BEGIN
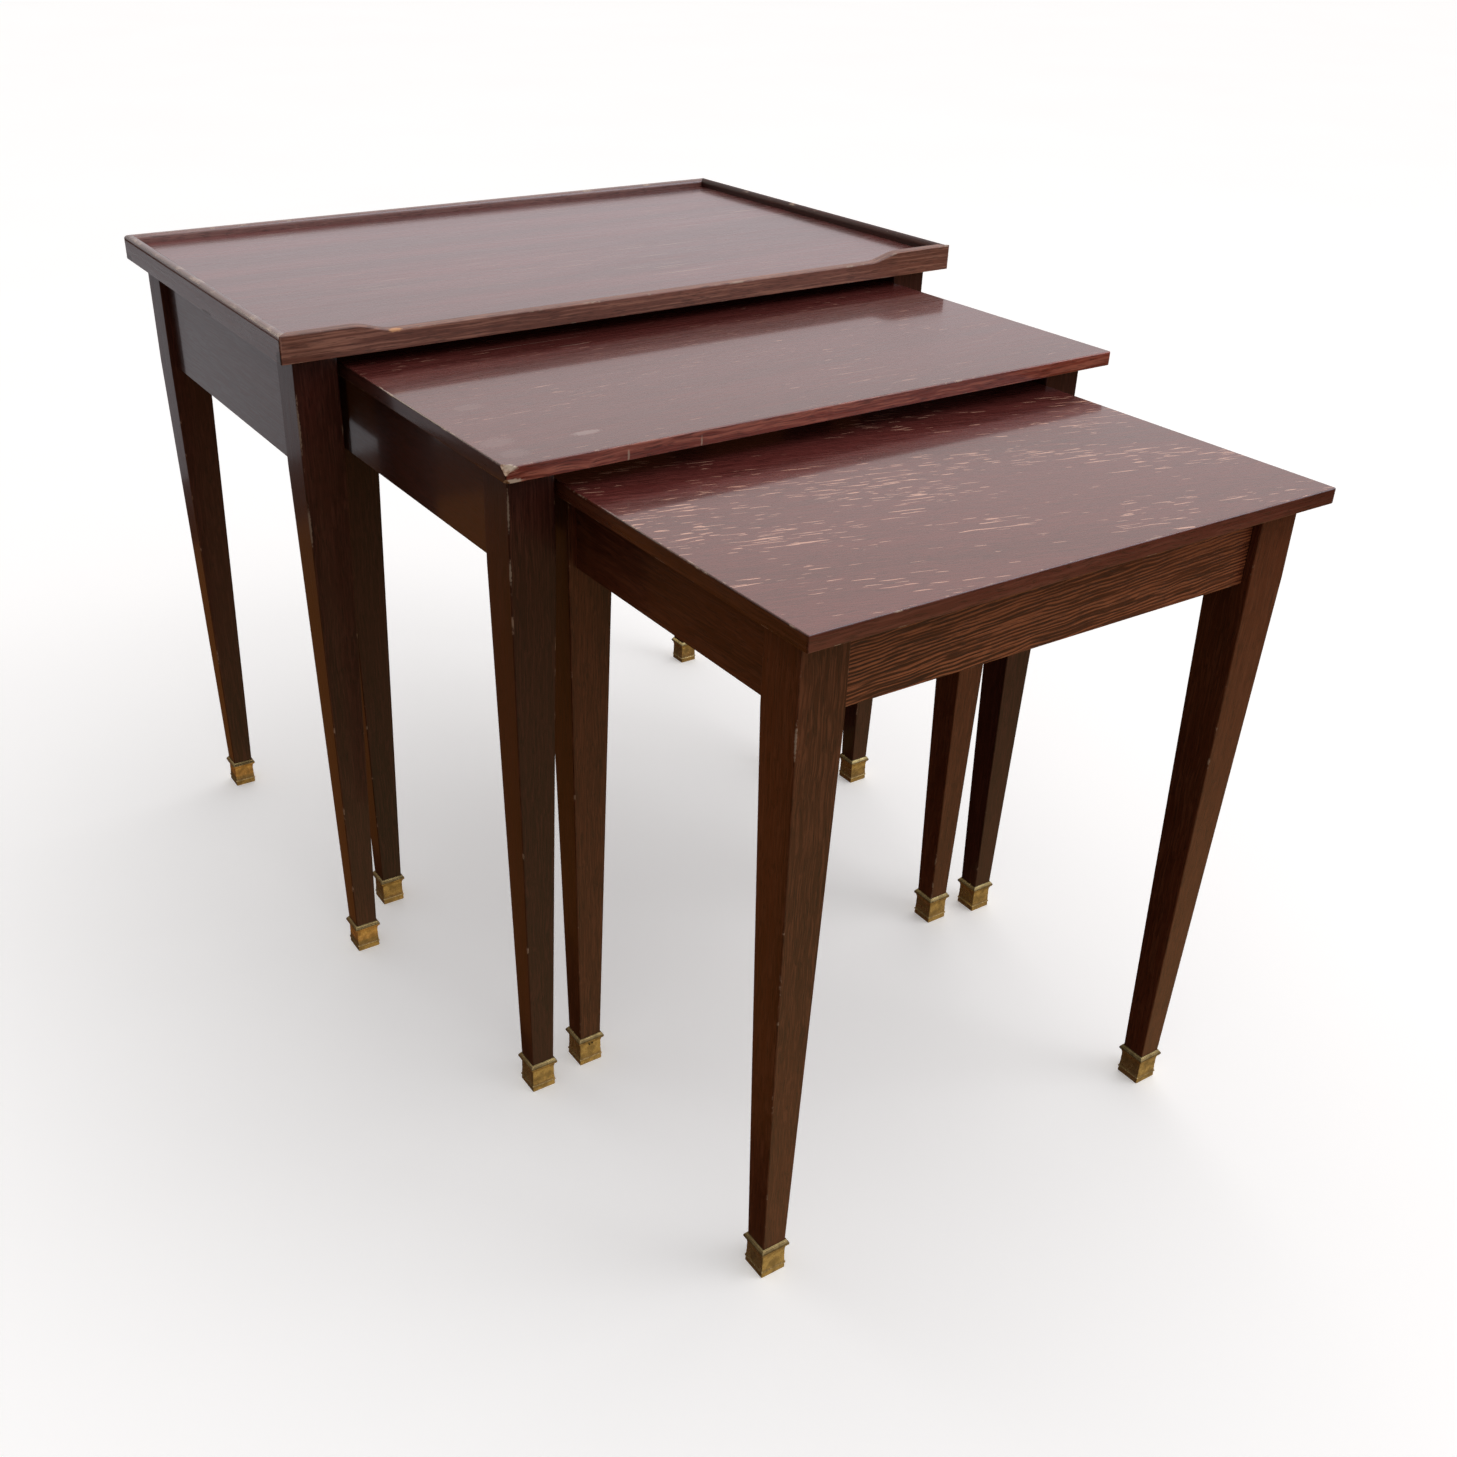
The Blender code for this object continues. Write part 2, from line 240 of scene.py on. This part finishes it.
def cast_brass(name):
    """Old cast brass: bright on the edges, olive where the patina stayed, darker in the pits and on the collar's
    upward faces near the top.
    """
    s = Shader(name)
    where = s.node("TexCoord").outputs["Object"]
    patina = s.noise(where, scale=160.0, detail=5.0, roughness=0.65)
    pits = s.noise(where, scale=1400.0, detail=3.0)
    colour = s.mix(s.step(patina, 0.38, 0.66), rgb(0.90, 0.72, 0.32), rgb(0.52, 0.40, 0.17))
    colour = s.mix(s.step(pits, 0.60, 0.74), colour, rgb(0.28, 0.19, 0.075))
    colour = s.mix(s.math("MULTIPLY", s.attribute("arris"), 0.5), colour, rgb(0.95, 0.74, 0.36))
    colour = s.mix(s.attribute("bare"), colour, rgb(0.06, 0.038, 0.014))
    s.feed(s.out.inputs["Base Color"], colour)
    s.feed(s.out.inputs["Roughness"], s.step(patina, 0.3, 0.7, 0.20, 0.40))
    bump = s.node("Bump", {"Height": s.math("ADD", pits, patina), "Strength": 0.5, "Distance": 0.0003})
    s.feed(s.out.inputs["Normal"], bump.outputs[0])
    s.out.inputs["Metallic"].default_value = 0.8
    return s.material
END
Do this >>
Take the lines above and print them exactly.

Complete answer >>
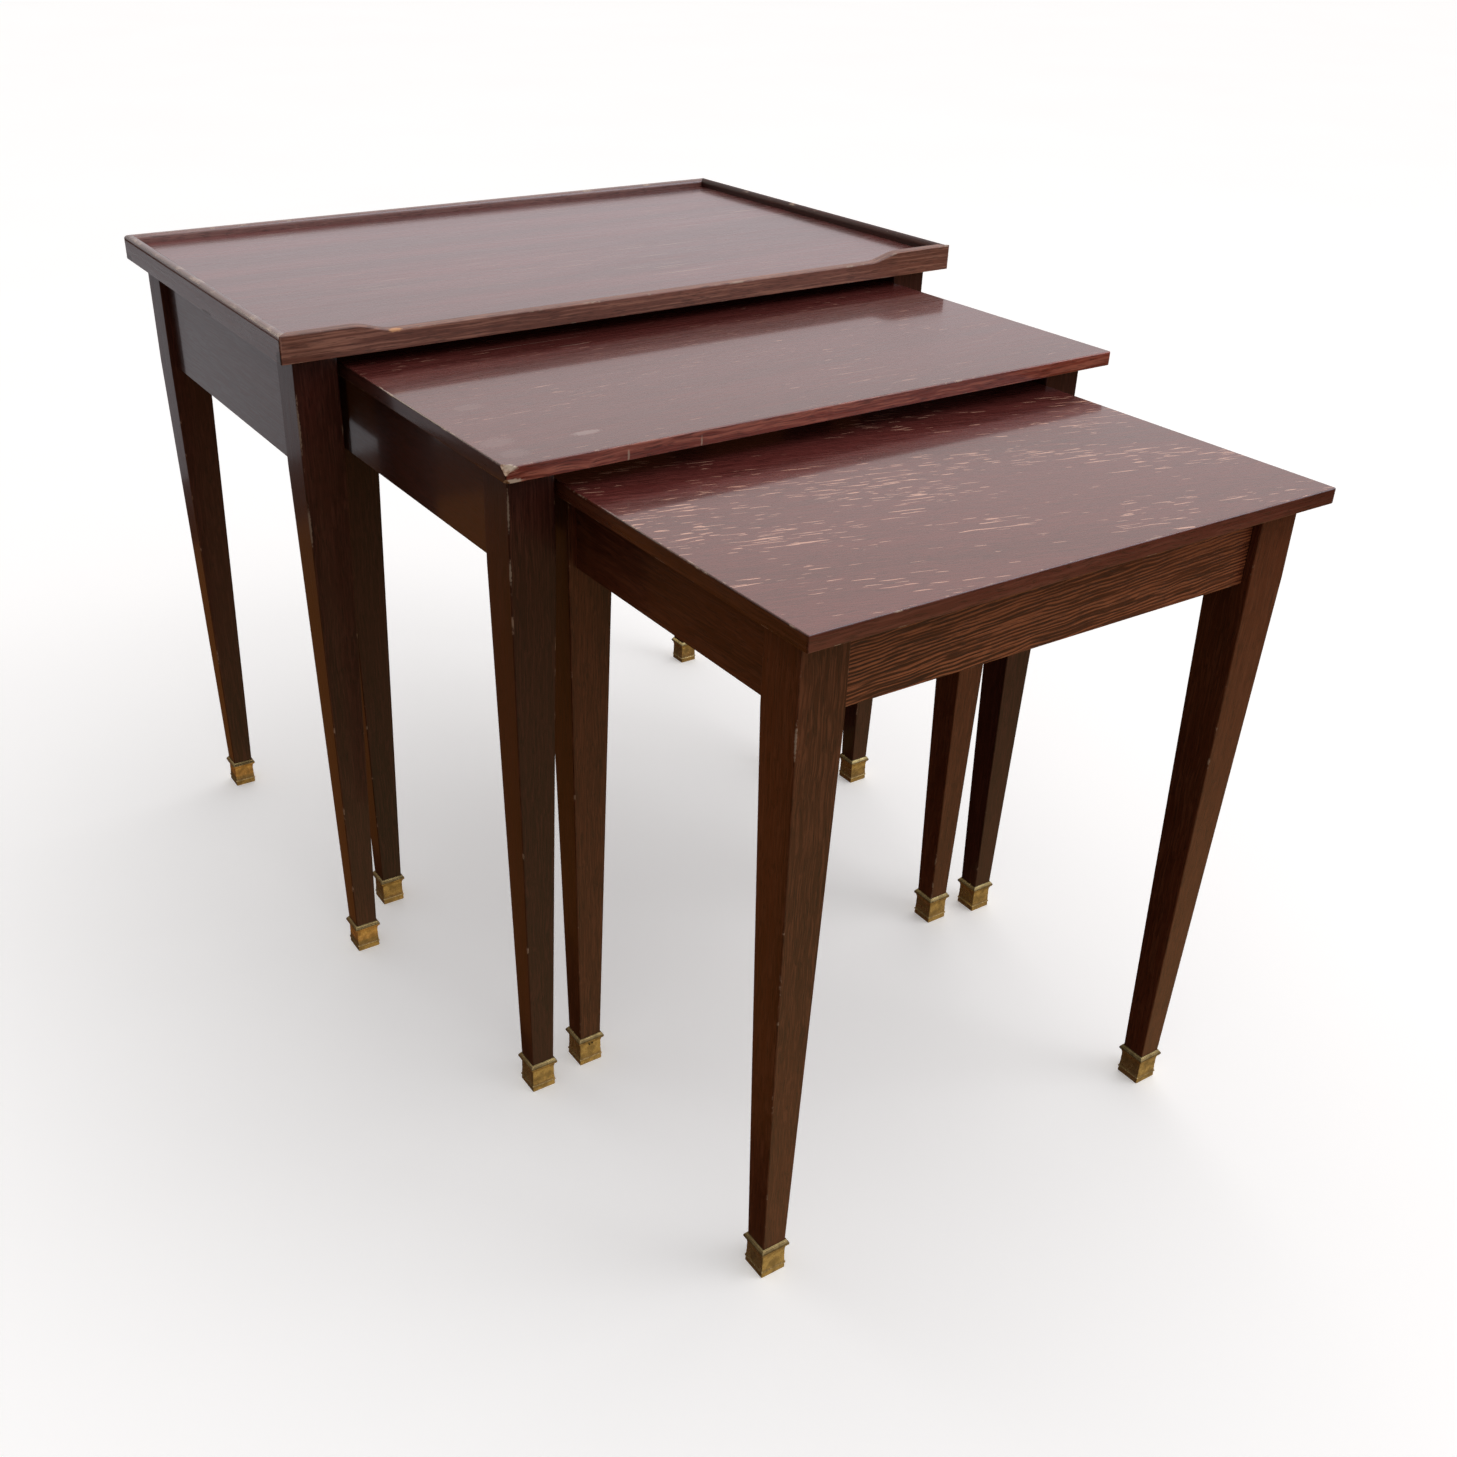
The Blender code for this object continues. Write part 2, from line 240 of scene.py on. This part finishes it.
def cast_brass(name):
    """Old cast brass: bright on the edges, olive where the patina stayed, darker in the pits and on the collar's
    upward faces near the top.
    """
    s = Shader(name)
    where = s.node("TexCoord").outputs["Object"]
    patina = s.noise(where, scale=160.0, detail=5.0, roughness=0.65)
    pits = s.noise(where, scale=1400.0, detail=3.0)
    colour = s.mix(s.step(patina, 0.38, 0.66), rgb(0.90, 0.72, 0.32), rgb(0.52, 0.40, 0.17))
    colour = s.mix(s.step(pits, 0.60, 0.74), colour, rgb(0.28, 0.19, 0.075))
    colour = s.mix(s.math("MULTIPLY", s.attribute("arris"), 0.5), colour, rgb(0.95, 0.74, 0.36))
    colour = s.mix(s.attribute("bare"), colour, rgb(0.06, 0.038, 0.014))
    s.feed(s.out.inputs["Base Color"], colour)
    s.feed(s.out.inputs["Roughness"], s.step(patina, 0.3, 0.7, 0.20, 0.40))
    bump = s.node("Bump", {"Height": s.math("ADD", pits, patina), "Strength": 0.5, "Distance": 0.0003})
    s.feed(s.out.inputs["Normal"], bump.outputs[0])
    s.out.inputs["Metallic"].default_value = 0.8
    return s.material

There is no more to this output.